Robert Piaskowski says that the main aim is to ‘start an important conversation about Polish-Jewish relations, about empathy and seeing [things] from another’s perspective.’
‘Only co-operation and dialogue will make it possible to change attitudes and withdraw from sale the offensive figurines,’ says the joint letter. The signatories add that they want to ‘promote and support traditional craftsmanship’ in other ways.
Many private retailers have already decided to stop selling these images. OBI, a German retailer, removed images of the so-called ‘Jew with a coin’ from its outlets in Poland in 2019 after an online campaign. However, some argue that the tradition shows a kind of nostalgia for Jews.
I am now questioning how appropriate it was to buy these figurines in Kraków, and whether I should keep them on my bookshelf.
Meanwhile, as I look at these figures in their tallitot, in my reflections this Friday evening I am reflecting too on a traditional Jewish prayer, based on Psalm 104: 1-2, said before saying the blessing on donning the prayer shawl or tallit:
Bless, O Lord, O my soul!
O Lord my God, how great you are.
You are robed in glory and majesty,
wrapping yourself in light as in a garment,
spreading forth the heavens like a curtain.

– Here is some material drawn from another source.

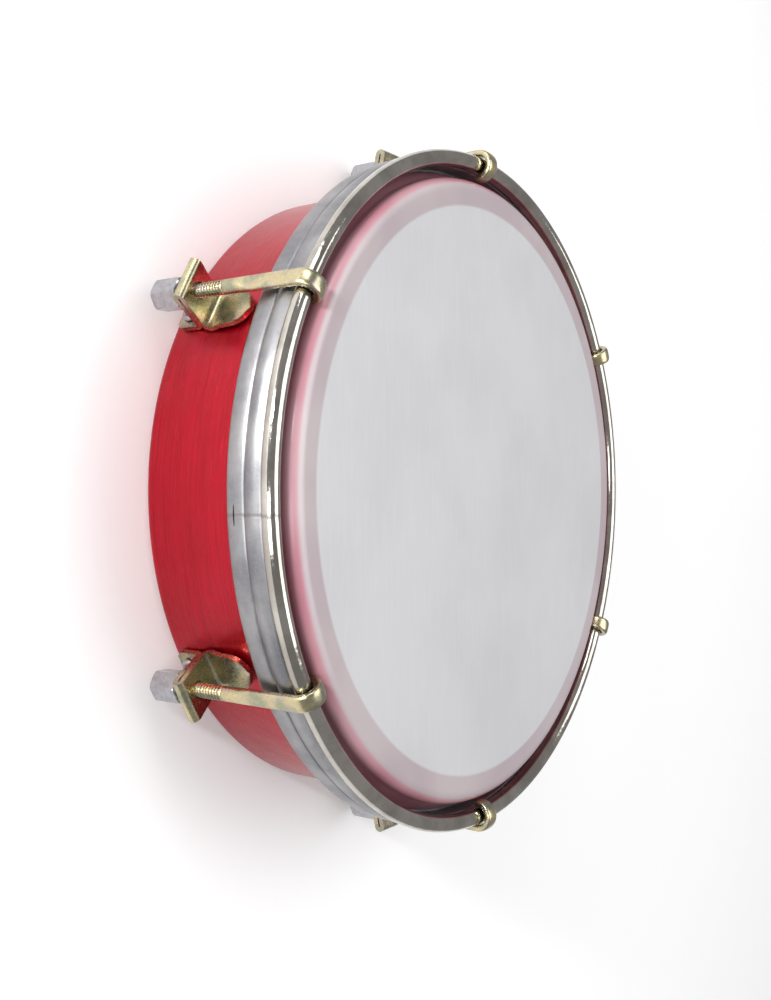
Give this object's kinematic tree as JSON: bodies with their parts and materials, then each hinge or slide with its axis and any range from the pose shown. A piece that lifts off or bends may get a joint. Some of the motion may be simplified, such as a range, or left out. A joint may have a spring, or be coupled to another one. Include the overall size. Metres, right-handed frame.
{
  "type": "tamborim",
  "caption": "Small hand-held frame drum: red sheet-metal shell, milky film head, rolled counter hoop held by flattened J-hooks, pressed brackets and long hexagon nuts.",
  "frame": {"origin": "centre of the open rear rim, on which the drum lies, at the bottom centre of the box", "axes": "+Z is the drum's axis, from the open rear rim towards the head; +X points through lug 1, and the lugs are numbered anticlockwise seen from above the head"},
  "size_m": [0.179, 0.1664, 0.0439],
  "materials": {
    "red_lacquer": "clear red lacquer over brushed metal",
    "milky_film": "milky translucent film",
    "plated_steel": "satin plated steel with a polished rolled lip",
    "yellow_zinc": "yellow zinc plating with a faint iridescence",
    "bright_zinc": "bright zinc plating"
  },
  "bodies": {
    "drum_body": {"shell": "red_lacquer", "head_film": "milky_film", "flesh_hoop": "plated_steel", "bracket_1": "yellow_zinc", "bracket_2": "yellow_zinc", "bracket_3": "yellow_zinc", "bracket_4": "yellow_zinc", "bracket_5": "yellow_zinc", "bracket_6": "yellow_zinc", "bracket_rivet_1": "bright_zinc", "bracket_rivet_2": "bright_zinc", "bracket_rivet_3": "bright_zinc", "bracket_rivet_4": "bright_zinc", "bracket_rivet_5": "bright_zinc", "bracket_rivet_6": "bright_zinc"},
    "tension_ring": {"counter_hoop": "plated_steel", "tension_hook_1": "yellow_zinc", "tension_hook_2": "yellow_zinc", "tension_hook_3": "yellow_zinc", "tension_hook_4": "yellow_zinc", "tension_hook_5": "yellow_zinc", "tension_hook_6": "yellow_zinc"},
    "nut_1": {"tension_nut_1": "bright_zinc"},
    "nut_2": {"tension_nut_2": "bright_zinc"},
    "nut_3": {"tension_nut_3": "bright_zinc"},
    "nut_4": {"tension_nut_4": "bright_zinc"},
    "nut_5": {"tension_nut_5": "bright_zinc"},
    "nut_6": {"tension_nut_6": "bright_zinc"}
  },
  "joints": [
    {"name": "nut_turn_1", "type": "hinge", "parent": "drum_body", "child": "nut_1", "pos_m": [0.0845, 0, 0.005], "axis": [0, 0, -1], "range_deg": [0, 1090]},
    {"name": "nut_turn_2", "type": "hinge", "parent": "drum_body", "child": "nut_2", "pos_m": [0.04225, 0.07318, 0.005], "axis": [0, 0, -1], "range_deg": [0, 1090]},
    {"name": "nut_turn_3", "type": "hinge", "parent": "drum_body", "child": "nut_3", "pos_m": [-0.04225, 0.07318, 0.005], "axis": [0, 0, -1], "range_deg": [0, 1090]},
    {"name": "nut_turn_4", "type": "hinge", "parent": "drum_body", "child": "nut_4", "pos_m": [-0.0845, 0, 0.005], "axis": [0, 0, -1], "range_deg": [0, 1090]},
    {"name": "nut_turn_5", "type": "hinge", "parent": "drum_body", "child": "nut_5", "pos_m": [-0.04225, -0.07318, 0.005], "axis": [0, 0, -1], "range_deg": [0, 1090]},
    {"name": "nut_turn_6", "type": "hinge", "parent": "drum_body", "child": "nut_6", "pos_m": [0.04225, -0.07318, 0.005], "axis": [0, 0, -1], "range_deg": [0, 1090]},
    {"name": "ring_slide", "type": "slide", "parent": "drum_body", "child": "tension_ring", "axis": [0, 0, 1], "range_m": [0, 0.0024]}
  ],
  "couplings": [
    {"joint": "nut_turn_1", "follows": "ring_slide", "rad_per_m": 7854},
    {"joint": "nut_turn_2", "follows": "ring_slide", "rad_per_m": 7854},
    {"joint": "nut_turn_3", "follows": "ring_slide", "rad_per_m": 7854},
    {"joint": "nut_turn_4", "follows": "ring_slide", "rad_per_m": 7854},
    {"joint": "nut_turn_5", "follows": "ring_slide", "rad_per_m": 7854},
    {"joint": "nut_turn_6", "follows": "ring_slide", "rad_per_m": 7854}
  ]
}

After saying the blessing and donning the tallit, a traditional prayer, based on Psalm 36: 8-11, is said:
How precious is your loving kindness, O Lord!
The children find refuge in the shadow of your wings.
They shall be filled with the rich plenty of your house.
You give them drink from your river of delights.
For with you is the fountain of life;
in your light, we see light.
Bestow your loving kindness upon those who know you,
and your righteousness on the upright in heart.